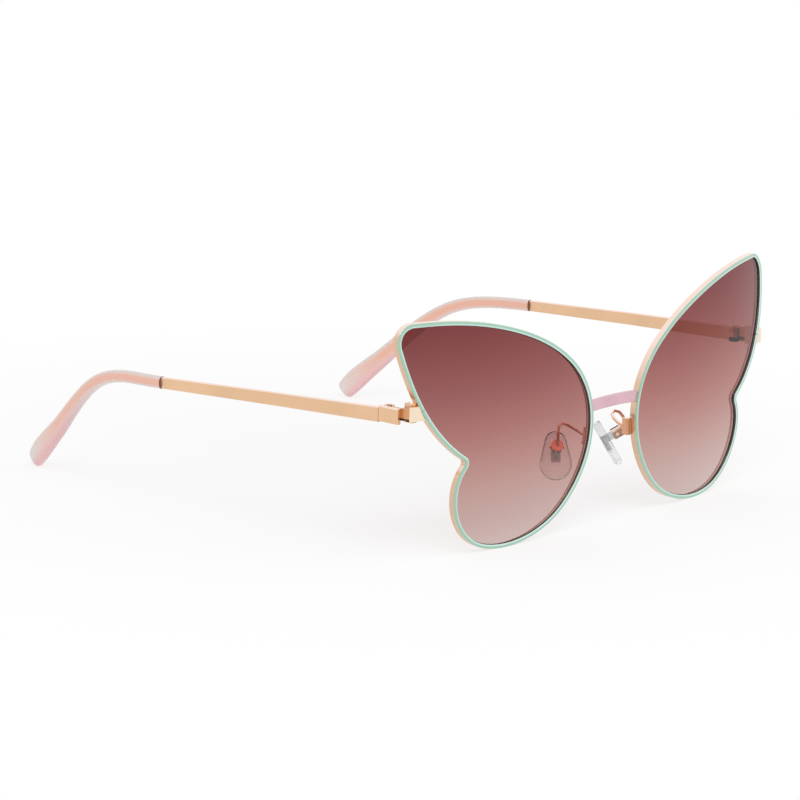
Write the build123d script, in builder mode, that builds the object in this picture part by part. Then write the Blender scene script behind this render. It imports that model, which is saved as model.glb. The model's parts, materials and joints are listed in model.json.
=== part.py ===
from build123d import *
import os
from math import cos, radians, sin, sqrt

os.makedirs("parts", exist_ok=True)

# Sunglasses with butterfly-shaped lenses, standing open on a table, sizes in millimetres.
# X runs across the face, +Y from the lenses to the temple tips, Z up from the table.
# Pieces are drawn on the wearer's left (+X) and mirrored to the right.

# Front: lens openings and how the two rims stand
lens_width = 60.0
lens_height = 53.6
lens_centre_distance = 77.5
overall_depth = 134.7
wrap_angle = 6.8
curve_radius = 140.0
wing_corner_radius = 3.8
notch_corner_radius = 1.9

# Outline of one lens opening, as shares of lens width and height from the lens centre:
# over the wing, down beside the nose, round the lower lobe to the notch, and back up the side.
# Pairs of tangent arcs follow the two curves through these points
wing_share = (0.518, 0.493)
notch_share = (0.183, -0.101)
upper_outline_shares = [
    wing_share, (0.367, 0.494), (0.212, 0.483), (0.025, 0.444), (-0.153, 0.379),
    (-0.318, 0.278), (-0.440, 0.144), (-0.488, -0.011), (-0.473, -0.168), (-0.407, -0.310),
    (-0.298, -0.425), (-0.153, -0.491), (0.003, -0.506), (0.143, -0.459),
    (0.228, -0.345), (0.245, -0.237), notch_share,
]
side_outline_shares = [
    notch_share, (0.293, -0.017), (0.385, 0.099), (0.460, 0.257), (0.497, 0.392), wing_share,
]
upper_arc_pairs = 8
side_arc_pairs = 3

# Rim and the lens in its groove
rim_width = 0.9
rim_depth = 2.0
groove_depth = 0.4
groove_setback = 0.5
lens_thickness = 1.1
lens_clearance = 0.05
rim_split = 0.1

# Bridge
bridge_height = 2.75
bridge_thickness = 1.1
bridge_arch = 0.35
bridge_setback = 0.6
bridge_seat_share = -0.48
bridge_up_share = 0.025
bridge_edge = 0.25

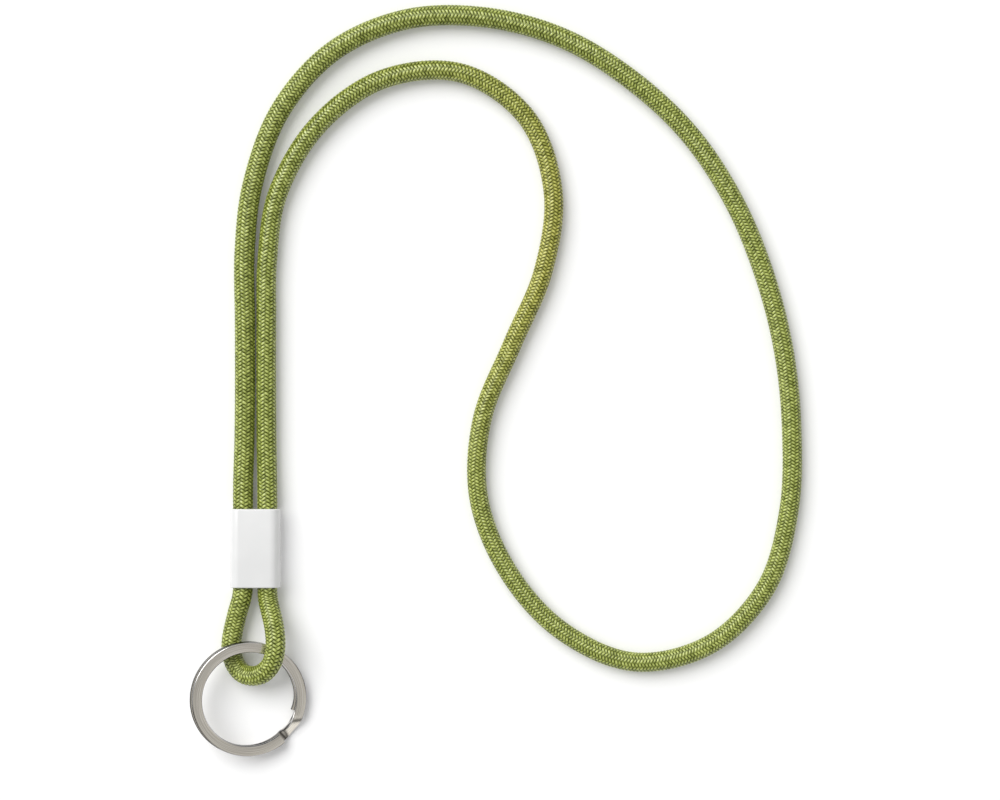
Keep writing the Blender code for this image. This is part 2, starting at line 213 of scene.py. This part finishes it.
def sky(tree):
    """A studio's surroundings: pale at the horizon, then a dark band, bright softboxes and grey overhead."""
    direction = tree.nodes.new("ShaderNodeTexCoord")
    parts = tree.nodes.new("ShaderNodeSeparateXYZ")
    tree.links.new(direction.outputs["Generated"], parts.inputs[0])
    ramp = tree.nodes.new("ShaderNodeValToRGB")
    elements = ramp.color_ramp.elements
    while len(elements) < len(SKY):
        elements.new(0.5)
    for element, (place, level) in zip(elements, SKY):
        element.position = place
        element.color = (level, level, level, 1)
    tree.links.new(parts.outputs["Z"], ramp.inputs["Fac"])
    tree.links.new(ramp.outputs["Color"], tree.nodes["Background"].inputs["Color"])
    tree.nodes["Background"].inputs["Strength"].default_value = AMBIENT


def floor_and_light():
    bm = bmesh.new()
    bmesh.ops.create_grid(bm, x_segments=1, y_segments=1, size=FLOOR_HALF_WIDTH)
    floor = mesh_object("floor", bm, floor_material())
    key = bpy.data.lights.new("key", "SUN")
    key.energy = KEY
    key.angle = math.radians(KEY_SPREAD)
    obj = new_object("key", key)
    obj.location = (-0.55, 0.75, 1.2)
    aim = Vector((*KEY_HEADING, -math.tan(math.radians(KEY_HEIGHT))))
    obj.rotation_euler = aim.to_track_quat("-Z", "Y").to_euler()
    world = bpy.data.worlds.new("studio")
    world.use_nodes = True
    sky(world.node_tree)
    bpy.context.scene.world = world
    bpy.context.scene.view_settings.view_transform = "Standard"


# Materials


class Nodes:
    """Short calls for building a material's node tree."""

    def __init__(self, name):
        self.material = bpy.data.materials.new(name)
        self.material.use_nodes = True
        self.tree = self.material.node_tree
        self.shader = self.tree.nodes["Principled BSDF"]

    def add(self, kind, **settings):
        node = self.tree.nodes.new(kind)
        for key, value in settings.items():
            setattr(node, key, value)
        return node

    def link(self, source, target):
        self.tree.links.new(source, target)

    def put(self, target, value):
        if hasattr(value, "links"):
            self.link(value, target)
        else:
            target.default_value = value

    def math(self, operation, *values):
        node = self.add("ShaderNodeMath", operation=operation)
        for socket, value in zip(node.inputs, values):
            self.put(socket, value)
        return node.outputs[0]

    def attribute(self, name):
        return self.add("ShaderNodeAttribute", attribute_name=name).outputs["Fac"]

    def noise(self, scale, detail=2.0, vector=None):
        node = self.add("ShaderNodeTexNoise")
        node.inputs["Scale"].default_value = scale
        node.inputs["Detail"].default_value = detail
        if vector is None:
            vector = self.add("ShaderNodeTexCoord").outputs["Object"]
        self.link(vector, node.inputs["Vector"])
        return node.outputs["Fac"]

    def ramp(self, factor, stops):
        node = self.add("ShaderNodeValToRGB")
        elements = node.color_ramp.elements
        while len(elements) < len(stops):
            elements.new(0.5)
        for element, (place, colour) in zip(elements, stops):
            element.position = place
            element.color = (*colour, 1)
        self.link(factor, node.inputs["Fac"])
        return node.outputs["Color"]

    def mix(self, factor, a, b):
        node = self.add("ShaderNodeMix", data_type="RGBA")
        self.put(node.inputs["Factor"], factor)
        for socket, value in zip((node.inputs[6], node.inputs[7]), (a, b)):
            self.put(socket, value)
        return node.outputs[2]

    def bump(self, height, distance, strength=1.0):
        node = self.add("ShaderNodeBump")
        node.inputs["Distance"].default_value = distance
        node.inputs["Strength"].default_value = strength
        self.link(height, node.inputs["Height"])
        self.link(node.outputs["Normal"], self.shader.inputs["Normal"])

    def set(self, **values):
        for key, value in values.items():
            self.put(self.shader.inputs[key.replace("_", " ")], value)
        return self.material


def floor_material():
    m = Nodes("floor")
    dimmer, brighter = (0.89, 0.89, 0.89), (0.92, 0.92, 0.92)
    tone = m.ramp(m.noise(2.0), ((0.0, dimmer), (1.0, brighter)))
    m.link(tone, m.shader.inputs["Base Color"])
    return m.set(Roughness=0.9, Emission_Color=(1, 1, 1, 1), Emission_Strength=FLOOR_GLOW)


def braid_material():
    """Filament yarn: colour with painted shade, near black in the grooves between floats and bright on the
    crowns, with fine filaments in each float.
    """
    m = Nodes("olive_braid")
    round_the_cord, along_the_cord = 1.5, 9.0
    filament_contrast, float_contrast = 0.5, 0.3
    sheen, sheen_power = 1.15, 3.0
    crown = m.attribute("crown")
    tone = m.attribute("tone")
    place = m.add("ShaderNodeUVMap", uv_map="braid").outputs["UV"]
    parts = m.add("ShaderNodeSeparateXYZ")
    m.link(place, parts.inputs[0])
    stripes = m.add("ShaderNodeCombineXYZ")
    m.put(stripes.inputs["X"], m.math("MULTIPLY", parts.outputs["X"], round_the_cord))
    m.put(stripes.inputs["Y"], m.math("MULTIPLY", parts.outputs["Y"], along_the_cord))
    filaments = m.noise(1.0, 2.0, stripes.outputs[0])
    filament_share = m.math("MULTIPLY", m.math("SUBTRACT", filaments, 0.5), filament_contrast)
    float_share = m.math("MULTIPLY", m.math("SUBTRACT", tone, 0.5), float_contrast)
    level = m.math("ADD", m.math("ADD", crown, filament_share), float_share)
    # Painted shade: the colour falls to near black in the grooves between floats and rises to the yarn's
    # olive on the crowns
    colour = m.ramp(
        level,
        (
            (0.1, (0.010, 0.012, 0.002)),
            (0.5, (0.065, 0.080, 0.011)),
            (0.8, (0.225, 0.268, 0.042)),
            (1.0, (0.47, 0.535, 0.11)),
        ),
    )
    warm = m.add("ShaderNodeMix", data_type="RGBA", blend_type="MULTIPLY")
    warm.inputs[7].default_value = (1.22, 1.04, 0.86, 1)
    m.link(m.attribute("warmth"), warm.inputs["Factor"])
    m.link(colour, warm.inputs[6])
    m.link(warm.outputs[2], m.shader.inputs["Base Color"])
    m.bump(filaments, 0.04 * MM, 0.6)
    shine = m.math("MULTIPLY", m.math("POWER", level, sheen_power), sheen)
    m.put(m.shader.inputs["Specular IOR Level"], shine)
    return m.set(Roughness=0.34)


def plastic_material():
    """Moulded plastic, nearly even in colour, with a gloss that varies a little."""
    m = Nodes("white_plastic")
    dimmer, brighter = (0.705, 0.71, 0.705), (0.785, 0.785, 0.78)
    smoothest, scuffing = 0.18, 0.08
    tone = m.ramp(m.noise(90.0), ((0.1, dimmer), (0.9, brighter)))
    m.link(tone, m.shader.inputs["Base Color"])
    scuffs = m.math("MULTIPLY_ADD", m.noise(220.0), scuffing, smoothest)
    m.link(scuffs, m.shader.inputs["Roughness"])
    m.bump(m.noise(260.0, 1.0), 0.02 * MM, 0.12)
    return m.set(Coat_Weight=0.2)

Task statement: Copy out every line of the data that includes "scene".

Exercise answer:
Write the build123d script, in builder mode, that builds the object in this picture part by part. Then write the Blender scene script behind this render. It imports that model, which is saved as model.glb. The model's parts, materials and joints are listed in model.json.
Keep writing the Blender code for this image. This is part 2, starting at line 213 of scene.py. This part finishes it.
    bpy.context.scene.world = world
    bpy.context.scene.view_settings.view_transform = "Standard"